比較する際は、ステップ1で整理した必要な機能が備わっているかはもちろん、以下の点にも注目すると良いでしょう。
- 操作性: 管理者側だけでなく、従業員側にとっても分かりやすく、簡単に使えるか。特にデジタルツールに不慣れな従業員が多い場合は重要なポイントです。多くのツールで無料トライアルが提供されているため、実際に触ってみることをお勧めします。
- 費用: 初期費用、月額費用など、コスト体系が自社の予算に合っているか。従業員数に応じた料金プランが一般的です。
- セキュリティ: 従業員の機密性の高い労働時間データを扱うため、通信の暗号化やデータの保管方法など、十分なセキュリティ対策が講じられているかを確認します。提供会社の信頼性も判断材料の一つです。
- サポート体制: 導入時や運用中に不明な点があった場合に、電話やメール、チャットなどで相談できるサポート体制があるか。
ステップ3:導入準備とテスト運用
選定したツールを導入する準備を行います。従業員情報の登録、勤務体系や部署設定、各種承認ルートの設定などを行います。設定内容に間違いがないか、少人数の部署などでテスト運用を実施し、操作性や機能が想定通りに働くかを確認することをお勧めします。この段階で、従業員向けのマニュアル作成や操作説明会の準備も進めます。
ステップ4:従業員への周知と本格運用開始
テスト運用で問題がなければ、全従業員に対してツールの使い方や運用ルールを説明し、本格運用を開始します。
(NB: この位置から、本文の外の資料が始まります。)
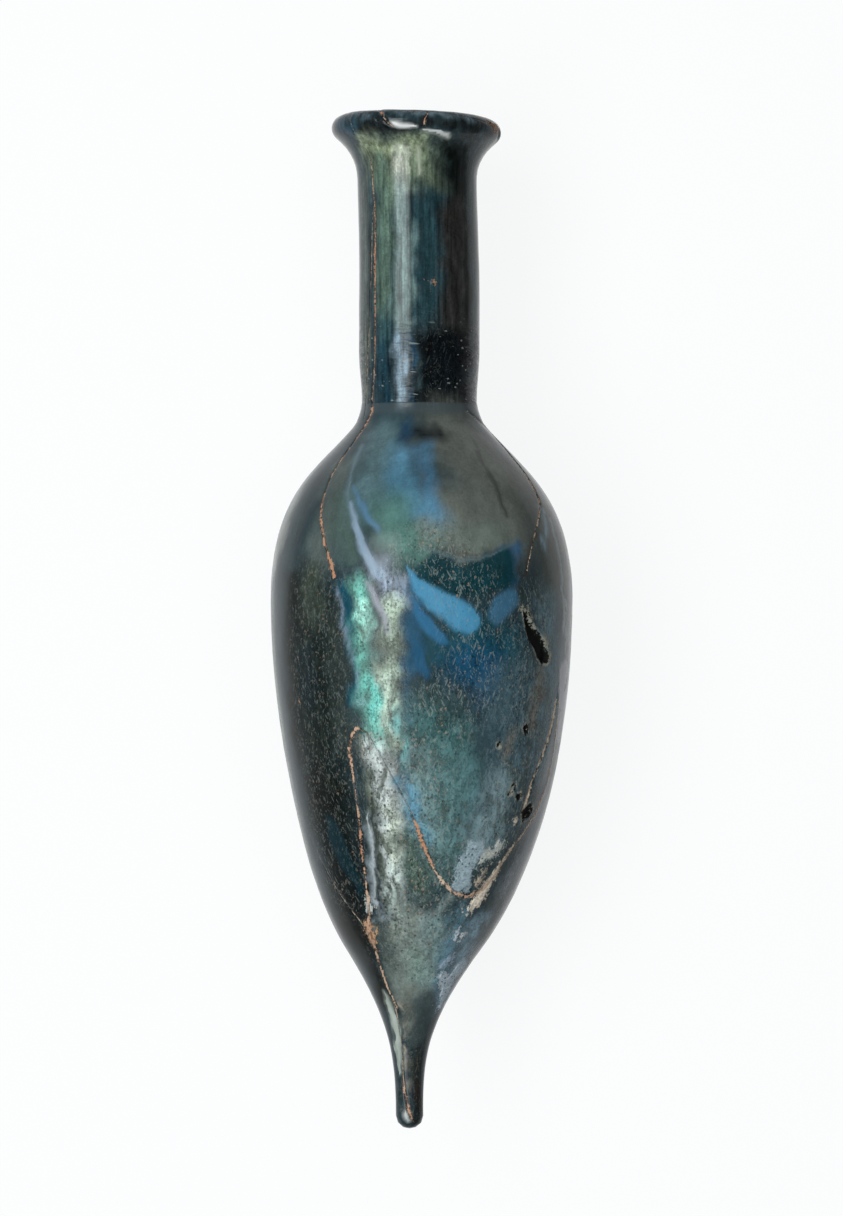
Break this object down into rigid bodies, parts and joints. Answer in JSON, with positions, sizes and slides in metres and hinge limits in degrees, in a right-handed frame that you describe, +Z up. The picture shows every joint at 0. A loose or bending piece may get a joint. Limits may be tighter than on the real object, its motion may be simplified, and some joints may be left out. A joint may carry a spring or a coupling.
{
  "type": "glass perfume flask",
  "caption": "Ancient blown glass perfume flask with a rolled lip, a long neck, an egg-shaped belly and a drawn-out solid tail, lying on its side.",
  "frame": {"origin": "middle of the flask's outline seen from above, on the surface that it lies on", "axes": "+Y along the flask's axis towards the mouth, +Z up from the flat spot under the belly"},
  "size_m": [0.0418, 0.1402, 0.0412],
  "materials": {
    "weathered_glass": "dark blue-green translucent glass, glossy, with matt weathering and iridescence"
  },
  "bodies": {
    "root": {"flask": "weathered_glass"}
  },
  "joints": []
}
なぜこのツールを導入するのか、従業員にとってどのようなメリットがあるのか(例:正確な記録でサービス残業がなくなる、申請が楽になるなど)を丁寧に伝えることが、スムーズな移行につながります。運用開始後も、従業員からの問い合わせに対応したり、必要に応じて設定の見直しを行ったりしながら定着を図ります。
セキュリティへの配慮
デジタル勤怠管理ツールでは、従業員の名前、所属、労働時間といった重要な情報を取り扱います。そのため、セキュリティ対策は非常に重要です。ツール提供会社がどのようなセキュリティ基準を満たしているか、データはどのように保護・管理されているか、アクセス権限は細かく設定できるかなどを導入前にしっかり確認してください。また、従業員に対しても、ツールのIDやパスワードの適切な管理について周知徹底することが大切です。
まとめ
リモートワークにおける勤怠管理は、従来のやり方だけでは限界があります。デジタル勤怠管理ツールを導入することで、打刻の正確性向上、申請・承認プロセスの効率化、自動集計による管理業務の負担軽減、そして法令遵守の強化が可能になります。
ツールの導入にあたっては、まず自社の課題を明確にし、必要な機能を整理することが第一歩です。その上で、操作性、費用、セキュリティ、サポート体制などを考慮してツールを選定し、段階的に導入を進めることが成功の鍵となります。
デジタルツールを活用した新しい勤怠管理は、リモートワーク環境下でも従業員が安心して働き、企業側も正確な労務管理を行うための重要な基盤となります。ぜひ、自社に合ったツールの導入を検討してみてはいかがでしょうか。